#### [Information shown]
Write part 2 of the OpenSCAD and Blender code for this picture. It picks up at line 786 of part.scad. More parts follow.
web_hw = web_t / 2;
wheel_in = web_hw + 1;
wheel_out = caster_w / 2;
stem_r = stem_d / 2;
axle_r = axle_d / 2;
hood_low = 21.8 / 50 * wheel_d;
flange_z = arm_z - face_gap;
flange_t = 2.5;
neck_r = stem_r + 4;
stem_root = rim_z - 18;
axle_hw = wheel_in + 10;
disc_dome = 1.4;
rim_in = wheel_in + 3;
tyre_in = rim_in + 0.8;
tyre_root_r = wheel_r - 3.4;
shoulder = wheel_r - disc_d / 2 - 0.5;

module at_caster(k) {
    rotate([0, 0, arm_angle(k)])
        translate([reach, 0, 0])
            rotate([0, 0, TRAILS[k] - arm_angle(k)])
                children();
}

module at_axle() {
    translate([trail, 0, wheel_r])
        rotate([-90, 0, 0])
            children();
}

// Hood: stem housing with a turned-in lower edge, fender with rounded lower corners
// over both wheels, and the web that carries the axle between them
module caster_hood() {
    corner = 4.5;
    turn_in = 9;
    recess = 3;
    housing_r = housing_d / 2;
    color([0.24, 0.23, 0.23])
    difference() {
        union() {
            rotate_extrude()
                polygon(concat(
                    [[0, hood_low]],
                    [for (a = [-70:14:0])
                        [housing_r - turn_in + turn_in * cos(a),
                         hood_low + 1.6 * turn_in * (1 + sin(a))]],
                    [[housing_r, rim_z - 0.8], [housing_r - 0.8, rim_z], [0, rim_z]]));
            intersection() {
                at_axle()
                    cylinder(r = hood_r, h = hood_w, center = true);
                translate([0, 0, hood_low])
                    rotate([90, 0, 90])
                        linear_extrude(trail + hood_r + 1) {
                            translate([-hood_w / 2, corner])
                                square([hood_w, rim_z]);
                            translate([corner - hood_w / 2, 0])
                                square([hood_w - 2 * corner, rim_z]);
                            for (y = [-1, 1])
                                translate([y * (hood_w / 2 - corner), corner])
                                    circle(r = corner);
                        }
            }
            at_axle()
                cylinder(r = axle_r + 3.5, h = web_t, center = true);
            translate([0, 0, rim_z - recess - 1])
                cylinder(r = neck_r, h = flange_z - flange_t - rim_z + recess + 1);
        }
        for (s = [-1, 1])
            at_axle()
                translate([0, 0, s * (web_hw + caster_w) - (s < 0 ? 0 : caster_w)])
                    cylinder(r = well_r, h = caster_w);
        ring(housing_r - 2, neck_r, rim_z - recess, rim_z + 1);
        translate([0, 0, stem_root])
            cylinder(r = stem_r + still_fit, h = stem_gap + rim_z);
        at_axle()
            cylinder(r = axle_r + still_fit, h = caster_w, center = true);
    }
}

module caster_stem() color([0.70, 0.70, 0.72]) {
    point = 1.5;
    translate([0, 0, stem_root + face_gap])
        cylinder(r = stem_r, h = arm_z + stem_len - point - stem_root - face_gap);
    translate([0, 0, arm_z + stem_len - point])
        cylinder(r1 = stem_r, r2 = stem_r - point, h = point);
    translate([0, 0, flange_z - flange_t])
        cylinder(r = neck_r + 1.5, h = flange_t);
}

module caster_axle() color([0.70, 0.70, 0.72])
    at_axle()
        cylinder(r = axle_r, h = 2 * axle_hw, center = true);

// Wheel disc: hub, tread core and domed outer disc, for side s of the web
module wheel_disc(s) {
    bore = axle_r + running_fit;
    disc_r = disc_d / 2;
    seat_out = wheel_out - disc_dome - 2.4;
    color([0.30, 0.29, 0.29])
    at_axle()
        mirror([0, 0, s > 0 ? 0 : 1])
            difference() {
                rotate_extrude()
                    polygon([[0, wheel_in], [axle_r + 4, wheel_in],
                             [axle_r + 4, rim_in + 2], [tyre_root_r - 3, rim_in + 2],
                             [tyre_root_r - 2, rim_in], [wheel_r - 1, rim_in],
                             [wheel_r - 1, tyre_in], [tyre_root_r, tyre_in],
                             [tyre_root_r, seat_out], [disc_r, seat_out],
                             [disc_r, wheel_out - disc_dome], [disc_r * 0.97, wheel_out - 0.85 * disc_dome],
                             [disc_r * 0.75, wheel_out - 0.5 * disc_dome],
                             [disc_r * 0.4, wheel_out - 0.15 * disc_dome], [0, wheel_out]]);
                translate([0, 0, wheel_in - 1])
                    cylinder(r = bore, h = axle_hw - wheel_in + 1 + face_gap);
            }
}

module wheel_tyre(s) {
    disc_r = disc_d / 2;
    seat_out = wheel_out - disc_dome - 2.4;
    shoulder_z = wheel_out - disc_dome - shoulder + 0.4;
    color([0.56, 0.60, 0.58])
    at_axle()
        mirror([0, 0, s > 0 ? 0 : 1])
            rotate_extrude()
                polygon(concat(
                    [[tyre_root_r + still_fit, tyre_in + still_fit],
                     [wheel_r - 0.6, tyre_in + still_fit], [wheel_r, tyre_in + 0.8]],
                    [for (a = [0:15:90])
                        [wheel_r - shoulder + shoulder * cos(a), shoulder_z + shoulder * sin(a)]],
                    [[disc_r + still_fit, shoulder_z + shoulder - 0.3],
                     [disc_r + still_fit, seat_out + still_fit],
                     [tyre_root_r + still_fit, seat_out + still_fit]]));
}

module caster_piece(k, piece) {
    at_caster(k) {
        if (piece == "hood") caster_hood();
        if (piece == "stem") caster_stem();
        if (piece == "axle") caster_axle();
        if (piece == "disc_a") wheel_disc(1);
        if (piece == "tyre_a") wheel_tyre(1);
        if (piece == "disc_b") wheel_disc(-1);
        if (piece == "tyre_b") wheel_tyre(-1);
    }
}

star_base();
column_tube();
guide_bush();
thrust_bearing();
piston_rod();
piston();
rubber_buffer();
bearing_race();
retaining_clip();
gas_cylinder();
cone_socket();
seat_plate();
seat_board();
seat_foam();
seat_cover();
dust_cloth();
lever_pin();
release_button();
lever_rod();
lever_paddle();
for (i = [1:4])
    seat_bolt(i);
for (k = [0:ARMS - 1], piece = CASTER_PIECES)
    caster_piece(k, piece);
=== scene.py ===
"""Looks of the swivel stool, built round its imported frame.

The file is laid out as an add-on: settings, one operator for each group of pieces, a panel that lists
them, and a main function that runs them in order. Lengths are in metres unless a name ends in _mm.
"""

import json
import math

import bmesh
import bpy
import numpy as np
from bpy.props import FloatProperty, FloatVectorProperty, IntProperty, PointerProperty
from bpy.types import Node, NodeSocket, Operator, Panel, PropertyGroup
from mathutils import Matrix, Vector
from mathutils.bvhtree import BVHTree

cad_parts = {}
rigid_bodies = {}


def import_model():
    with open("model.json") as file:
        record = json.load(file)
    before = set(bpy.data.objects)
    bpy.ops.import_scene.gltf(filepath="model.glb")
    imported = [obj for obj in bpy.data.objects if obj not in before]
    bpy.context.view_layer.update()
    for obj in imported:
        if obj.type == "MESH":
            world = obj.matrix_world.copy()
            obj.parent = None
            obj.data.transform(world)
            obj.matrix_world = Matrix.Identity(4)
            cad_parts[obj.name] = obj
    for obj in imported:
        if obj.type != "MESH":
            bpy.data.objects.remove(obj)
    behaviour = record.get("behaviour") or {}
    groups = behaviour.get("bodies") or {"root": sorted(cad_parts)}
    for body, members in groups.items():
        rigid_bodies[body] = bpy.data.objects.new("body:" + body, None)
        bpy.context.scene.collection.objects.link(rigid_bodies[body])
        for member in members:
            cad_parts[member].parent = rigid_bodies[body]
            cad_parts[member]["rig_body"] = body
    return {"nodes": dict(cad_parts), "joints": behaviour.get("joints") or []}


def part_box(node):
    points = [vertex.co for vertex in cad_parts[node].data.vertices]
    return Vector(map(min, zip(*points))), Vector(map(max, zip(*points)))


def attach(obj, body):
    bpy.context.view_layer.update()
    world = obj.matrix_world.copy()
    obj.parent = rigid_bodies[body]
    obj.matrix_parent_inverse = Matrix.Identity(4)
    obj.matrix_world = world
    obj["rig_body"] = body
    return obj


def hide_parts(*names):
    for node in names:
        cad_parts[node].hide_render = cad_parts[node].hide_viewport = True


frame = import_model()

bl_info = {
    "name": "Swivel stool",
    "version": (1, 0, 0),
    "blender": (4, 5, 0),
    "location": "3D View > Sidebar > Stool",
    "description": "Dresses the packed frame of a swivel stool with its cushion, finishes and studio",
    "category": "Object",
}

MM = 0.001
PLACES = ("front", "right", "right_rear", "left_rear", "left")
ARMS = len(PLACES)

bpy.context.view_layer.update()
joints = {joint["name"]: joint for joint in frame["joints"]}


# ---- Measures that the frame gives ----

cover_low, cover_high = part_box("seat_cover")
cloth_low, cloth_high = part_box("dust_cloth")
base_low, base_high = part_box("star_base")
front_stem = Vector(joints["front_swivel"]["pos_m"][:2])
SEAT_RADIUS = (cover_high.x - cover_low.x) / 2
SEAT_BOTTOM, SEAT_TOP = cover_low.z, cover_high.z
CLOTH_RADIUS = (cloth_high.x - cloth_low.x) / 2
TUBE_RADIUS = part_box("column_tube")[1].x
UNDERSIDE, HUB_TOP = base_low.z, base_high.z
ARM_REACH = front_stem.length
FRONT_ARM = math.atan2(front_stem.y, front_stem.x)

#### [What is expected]
Extract from the material all lines containing the string "data".

#### [Reply]
    before = set(bpy.data.objects)
    imported = [obj for obj in bpy.data.objects if obj not in before]
            obj.data.transform(world)
            bpy.data.objects.remove(obj)
        rigid_bodies[body] = bpy.data.objects.new("body:" + body, None)
    points = [vertex.co for vertex in cad_parts[node].data.vertices]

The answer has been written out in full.